SLAM: It seems like every year gets more and more dramatic and there are more and more fans and more haters. Why do you think the game’s growing so much?
DB: I think LeBron James has had a profound influence on the level of interest. LeBron is one of the seminal players in the NBA’s history. He has gotten to a place where whether you believe it or not, some are starting to consider “was Michael better or is LeBron better?” I don’t even like the discussion as to who’s better. What I do like is people are recognizing this once-in-a-generation talent that we have in LeBron James. Here was this 18-year-old who everybody thought was predestined to become one of the greats. He gets out of the gates in his early years and exceeds expectation, which is truly rare. And then you have him grinding it in Cleveland, failing time after time. He finally makes the decision to go to Miami. Throughout the course of my time at the NBA, he has been a central figure. That’s compelling to people.
SLAM: He’s really matured into this amazing figure. He’s unstoppable on the court, of course, but now he’s politically active.
DB: I’d be interested to know what the politically, socially active former athletes feel about LeBron. I would assume they’re encouraged by his willing participation in the issues of the day. I work with an African-American producer and he played basketball at Stanford in the 70s. And he was coming off an era where he saw so many athletes participate in society.
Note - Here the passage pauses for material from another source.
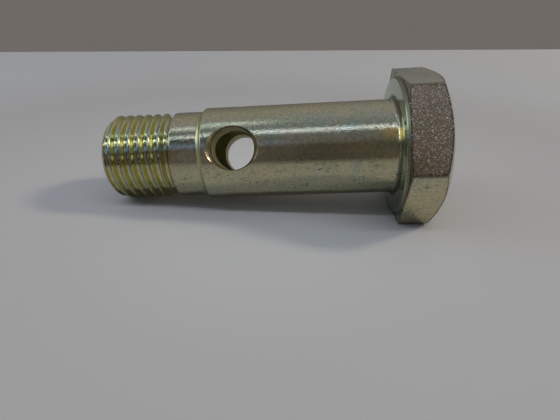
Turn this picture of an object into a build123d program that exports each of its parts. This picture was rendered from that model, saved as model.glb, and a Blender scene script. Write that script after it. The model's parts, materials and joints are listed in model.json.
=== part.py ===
"""Banjo bolt: a hollow hexagon-head bolt that clamps a ring fitting and carries fluid through it.

The bolt is one turned piece. A blind bore runs up from the threaded end and meets a hole drilled
across the shank, so that fluid can pass from the fitting's ring into the thread's port.

The bolt lies as it comes to rest on a level surface: on the lower edge of one flat of its head
and on the rim of its threaded end. +X runs towards the head, +Z is up, and the origin is on the
surface, under the middle of the bolt's bounding box.
"""

import os
from math import atan2, cos, pi, radians, sin, sqrt, tan

from build123d import *

os.makedirs("parts", exist_ok=True)

# ---- Driving dimensions, in millimetres and degrees ---------------------------------------

# Head: heights are counted from the bearing face, the face that clamps the sealing washer
across_flats = 22.0
corner_rounding = 0.3
head_height = 6.5
crown_diameter = 20.6
crown_chamfer_angle = 28.0
washer_face_diameter = 21.1
washer_root_diameter = 21.6
washer_height = 0.5

# Shank: distances are counted from the bearing face towards the threaded end
shank_diameter = 14.85
root_fillet = 0.7
shank_length = 29.7
collar_diameter = 13.8
collar_end = 34.7

# Threaded end: M14 x 1.5, drawn as the plain cylinder of the thread's outside diameter, between
# the tip's chamfer and the groove that the last turn of the thread runs out into
thread_diameter = 13.7
thread_end = 36.2
run_out_diameter = 12.2
run_out_width = 0.4
under_head_length = 45.8
tip_diameter = 11.64

# Bore along the axis, open at the threaded end
bore_diameter = 8.0
bore_depth = 25.3
bore_mouth_chamfer = 0.5
drill_point_angle = 118.0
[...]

Over the years as he and I grew in our friendship, he said to me “I miss those days where athletes were participating.”
SLAM: You’ve been very active and outspoken in making sure that women are getting their opportunities in broadcasting NBA games. Are things trending in the right direction, finally?
DB: I think we will look back at this particular moment in time and realize that we experienced a change in the level of acceptance towards women. I can feel it personally. Whether I’m walking to an arena or leaving an arena, what really puts a smile on my face is that the younger generation of men consider it normal that I sit in the analyst chair. They’re not surprised by it, they’re completely comfortable with it. There was a time where if you were a viewer and you heard me in the analyst chair, it was a little bit foreign. It makes me smile. There are more quality women analysts than probably the general public [is] aware of. These are passionate, knowledgeable basketball people trying to make their way in the industry.
SLAM: How aware are you of the impact you’ve had and the inspiration you provide?
DB: I don’t know that I’m aware of it. It is incredibly nice and heartwarming for me to have people think well of my work. Whether they’re inside the game, the coaches and players I cover, or the fans. I don’t know how to describe it other than heartwarming that people think well of my work. To be honest with you, every time I step on the air, I’m still a bit nervous. It’s probably silly, it’s been over 25 years.
SLAM: That speaks to how much it means to you and how passionate you are about the game. When did you first fall in love with hoops?
DB: The game of basketball has a been a part of my life since I was 7. When I was a kid we moved from Long Island, NY, to the Jersey Shore and literally right next to my house was a park with a full court. I picked up the ball at 7, started dribbling around that court with the chainlink net and really haven’t put it down since. I think it does help when you pick up a game early in life to understand the nuance of it. It’s been my great love.
SLAM: And now you get to call the League’s Christmas Day games. How are you getting ready for that matchup?
DB: Two weeks out I’ll always search out Washington-Boston storylines. Just try to immerse myself in that. That’s the start of my day. I have a news editor and I have a research department who send information about the game and the two teams to the announce teams a couple of days before the game. We have this new technology called Second Spectrum. I believe 28 of the 30 NBA teams use it for their own purposes. I have access to that same information.